Gilbert was appointed justice of the peace for Rutherford County in 1781. At the October, 1781, term of the Rutherford County Court, he was chosen chairman of the court. The court vindicated him of the legislative charge of duplicating his vouchers by an order in October 1781, reading "On motion of William Gilbert, Esq., and testimony produced to the satisfaction of the court, it is ordered that the opinion of the court be entered on the records, to-wit: It is the opinion of the court that the said William Gilbert is not guilty of the charge laid against to the General Assembly, and we do certify that the said William Gilbert never plundered, nor was guilty of plundering, to our knowledge."

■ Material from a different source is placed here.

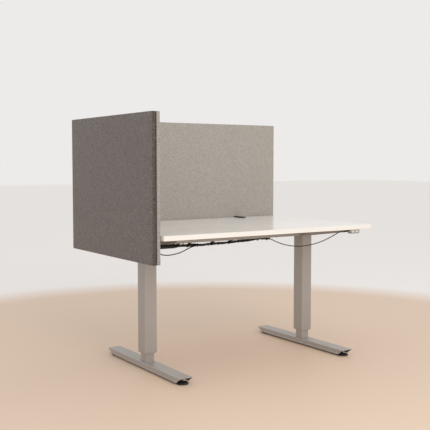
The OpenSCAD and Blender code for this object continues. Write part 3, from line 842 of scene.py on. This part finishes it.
screwHead = {
    "height": 0.0011,
    "socket": 0.5,  # share of the head's radius
    "sides": 12,
}


def islandsOf(part):
    shape = bmesh.new()
    shape.from_mesh(frame["nodes"][part].data)
    bmesh.ops.remove_doubles(shape, verts=shape.verts, dist=0.00001)
    left, found = set(shape.verts), []
    while left:
        wave, island = [left.pop()], []
        while wave:
            vert = wave.pop()
            island.append(vert.co.copy())
            for edge in vert.link_edges:
                other = edge.other_vert(vert)
                if other in left:
                    left.remove(other)
                    wave.append(other)
        found.append(island)
    shape.free()
    return found


def headsOf(part):
    # each fastener's wider end: its middle, the way it faces and its radius
    heads = []
    for island in islandsOf(part):
        low = Vector([min(p[k] for p in island) for k in range(3)])
        high = Vector([max(p[k] for p in island) for k in range(3)])
        size, middle = high - low, (low + high) / 2
        axis = min(range(3), key=lambda k: abs(size[(k + 1) % 3] - size[(k + 2) % 3]))
        best = None
        for end, level in ((-1, low[axis]), (1, high[axis])):
            centre = [middle[k] for k in range(3) if k != axis]
            reach = [math.dist([p[k] for k in range(3) if k != axis], centre)
                     for p in island if abs(p[axis] - level) < 0.0001]
            if reach and (best is None or max(reach) > best[2]):
                spot = middle.copy()
                spot[axis] = level
                way = Vector((0, 0, 0))
                way[axis] = end
                best = (spot, way, max(reach))
        heads.append(best)
    return heads


def buildHead():
    shape = bmesh.new()
    count, tall = screwHead["sides"], screwHead["height"]
    rings = []
    for radius, level, hexagon in ((0.98, 0.0, False), (0.98, 0.4, False), (0.8, 1.0, False),
                                   (screwHead["socket"], 1.0, True), (screwHead["socket"], 0.15, True)):
        ring = []
        for k in range(count):
            turn = 2 * math.pi * k / count
            reach = radius * (math.cos(math.pi / 6) if hexagon and k % 2 else 1.0)
            ring.append(shape.verts.new((reach * math.cos(turn), reach * math.sin(turn), tall * level)))
        rings.append(ring)
    for one, two in zip(rings, rings[1:]):
        for k in range(count):
            shape.faces.new((one[k], one[(k + 1) % count], two[(k + 1) % count], two[k]))
    shape.faces.new(list(reversed(rings[0])))
    shape.faces.new(rings[-1])
    facingOut(shape)
    return addPiece("screwHead", meshFrom("screwHead", shape, False))


def buildHeadTree():
    # one head on every point, facing along the point's "way" and as wide as its "reach"
    tree, given, out = newTree("screwHeads", [("Head", "NodeSocketObject"), ("Finish", "NodeSocketMaterial")])
    links = tree.links
    head = tree.nodes.new("GeometryNodeObjectInfo")
    links.new(given.outputs["Head"], head.inputs["Object"])
    facing = tree.nodes.new("FunctionNodeAlignRotationToVector")
    facing.axis = "Z"
    values = {}
    for label, kind in (("way", "FLOAT_VECTOR"), ("reach", "FLOAT_VECTOR")):
        values[label] = tree.nodes.new("GeometryNodeInputNamedAttribute")
        values[label].data_type = kind
        values[label].inputs["Name"].default_value = label
    links.new(values["way"].outputs["Attribute"], facing.inputs["Vector"])
    laid = tree.nodes.new("GeometryNodeInstanceOnPoints")
    links.new(given.outputs["Geometry"], laid.inputs["Points"])
    links.new(head.outputs["Geometry"], laid.inputs["Instance"])
    links.new(facing.outputs["Rotation"], laid.inputs["Rotation"])
    links.new(values["reach"].outputs["Attribute"], laid.inputs["Scale"])
    finished(tree, laid.outputs["Instances"], given, out)
    return tree


def addScrewHeads():
    head, tree = buildHead(), buildHeadTree()
    for part, body in (("foot_screws", "base"), ("frame_bolts", "desk"), ("table_screws", "desk"),
                       ("screen_screws", "desk")):
        heads = headsOf(part)
        spots = bpy.data.meshes.new(part)
        spots.from_pydata([spot[:] for spot, way, reach in heads], [], [])
        way = spots.attributes.new("way", "FLOAT_VECTOR", "POINT")
        reach = spots.attributes.new("reach", "FLOAT_VECTOR", "POINT")
        for i, (spot, facing, radius) in enumerate(heads):
            way.data[i].vector = facing
            reach.data[i].vector = (radius, radius, 1.0)
        values = {"Head": head, "Finish": finishes["bright_steel"]}
        piece = grown(camelName(part) + "Heads", spots, tree, values)
        dressed(piece, "bright_steel", body)
        print(part, "heads", len(heads))
    bpy.data.objects.remove(head)


keyMark = {
    "halfWidth": 0.0024,
    "foot": 0.0017,  # below the key's middle
    "tip": 0.0023,  # above it
    "proud": 0.00015,
    "sunk": 0.0002,
}


def addKeyMarks():
    # plain triangles, pointing the way each key sends the desk
    for part, body, way in (("up_button", "up_key", 1), ("down_button", "down_key", -1)):
        low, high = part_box(part)
        middle = (low + high) / 2
        shape = bmesh.new()
        wide, foot = keyMark["halfWidth"], -keyMark["foot"] * way
        corners = [(-wide, foot), (wide, foot), (0.0, keyMark["tip"] * way)]
        front, back = ([shape.verts.new((middle.x + u, low.y + depth, middle.z + w)) for u, w in corners]
                       for depth in (-keyMark["proud"], keyMark["sunk"]))
        shape.faces.new(front)
        shape.faces.new(list(reversed(back)))
        for k in range(3):
            shape.faces.new((front[k], front[(k + 1) % 3], back[(k + 1) % 3], back[k]))
        facingOut(shape)
        dressed(addPiece(camelName(part) + "Mark", meshFrom(part, shape, False)), "dark_grey_plastic", body)


addScrewHeads()
addKeyMarks()
print("screw heads and key marks added")


# floor and light

studio = {
    "floorColor": (0.76, 0.60, 0.47),
    "farColor": (0.92, 0.90, 0.885),
    "floorSize": 60.0,
    "fadeFrom": 2.05,
    "fadeTo": 2.5,
    "skyColor": (0.865, 0.845, 0.83),
    "skyStrength": 0.98,
    "keyStrength": 62.0,
    "keyColor": (1.0, 0.97, 0.93),
}


def addFloor():
    shape = bmesh.new()
    bmesh.ops.create_grid(shape, x_segments=1, y_segments=1, size=studio["floorSize"] / 2)
    for vert in shape.verts:
        vert.co.z = -0.0003
    floor = addPiece("paleFloor", meshFrom("paleFloor", shape, False))
    finish, tree, shader, place = newFinish("paleFloor")
    centred = tree.nodes.new("ShaderNodeVectorMath")
    centred.operation = "LENGTH"
    tree.links.new(place, centred.inputs[0])
    fade = rangeNode(tree, centred.outputs["Value"], studio["fadeFrom"], studio["fadeTo"])
    near, far = (*studio["floorColor"], 1), (*studio["farColor"], 1)
    tree.links.new(mixNode(tree, fade, near, far), shader.inputs["Base Color"])
    shader.inputs["Roughness"].default_value = 0.55
    shader.inputs["Specular IOR Level"].default_value = 0.25
    floor.data.materials.append(finish)


def addLights():
    scene = bpy.context.scene
    world = bpy.data.worlds.new("paleStudio")
    scene.world = world
    world.use_nodes = True
    sky = next(n for n in world.node_tree.nodes if n.type == "BACKGROUND")
    sky.inputs["Color"].default_value = (*studio["skyColor"], 1)
    sky.inputs["Strength"].default_value = studio["skyStrength"]
    for name, place, aim, size, strength in (
            ("keyPanel", (-0.6, -4.0, 2.6), (0.0, 0.0, 0.5), 2.4, studio["keyStrength"]),):
        lamp = bpy.data.lights.new(name, "AREA")
        lamp.shape = "SQUARE"
        lamp.size = size
        lamp.energy = strength
        lamp.color = studio["keyColor"]
        panel = bpy.data.objects.new(name, lamp)
        panel.location = place
        panel.rotation_euler = (Vector(aim) - Vector(place)).to_track_quat("-Z", "Y").to_euler()
        scene.collection.objects.link(panel)
    scene.view_settings.view_transform = "Standard"


addFloor()
addLights()
print("studio lit")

Gilbert was charged with treason, because Ferguson used the Gilbert home as his headquarters. Lyman Draper in his definitive history, King's Mountain and Its Heroes, on page 159, states Gilbert "was a Loyal friend of King George." In 1897, Flournoy Rivers wrote in a Nashville newspaper that "Draper seemed to have presumed that Gilbert was a Loyalist simply because Major Ferguson camped at Gilbert Town, as though an invading army would ever quarter on a friend while in an enemy's country. As a fact, the Assembly was then sitting at Hillsborough and Gilbert, being the county's representative in the House of Commons, was most likely absent there, and Ferguson, in his absence, most probably quartered on [Gilbert] as an object lesson by way of making treason odious, as it were."
North Carolina records indicate that on October 25th, 1775, Gilbert and others, including the Committee of Safety, signed the "Association Oath," expressing profound regret that "his Brittannic Majesty had been so ill-advised as to encroach on the undoubted rights of the colonists as Englishmen, with the firmly expressed intention of sustaining both the Continental and Provincial Congresses."
In October, 1783, Gilbert wanted to visit his wife's relatives in Philadelphia. The court, sitting at his son-in-law's house, prepared, under the seal of the court, a statement of his standing and civic virtues, by way of a letter of introduction. "That the said William Gilbert hath long been an inhabitant of this county, hath frequently represented the same in the General Assembly; that he is first in commission of the place, and that it appears from the lists of assessments returned into the clerk's office that he is possessed of and hath given in for assessing more taxable property than any other person in the county of Rutherford, and that he hath uniformly distinguished himself as a warm Whig and a true friend to his county in times of greatest distress and defection during the war."
Despite his successful defense of the charges of treason, Gilbert continued to have legal problems after the war, being engaged in numerous lawsuits, and eventually lost his property. In 1786, 1787, and a portion of 1788, he lived in Charleston, South Carolina. He later returned to Gilbert Town to live at the home of his son-in-law, James Holland, where he died in 1790. He was buried on Ferguson's Hill above Gilbert Town.
Gilbert's wife, Sarah McCanless Gilbert, lived until 1822. She went with the James Holland family in 1790 to Maury County, Tennessee, and is buried at Holland's Ford on the Duck River.
James Holland married Gilbert's daughter Sarah. He represented Rutherford County in the North Carolina House of Commons and the Senate. He was elected to the first board of trustees of the University of North Carolina.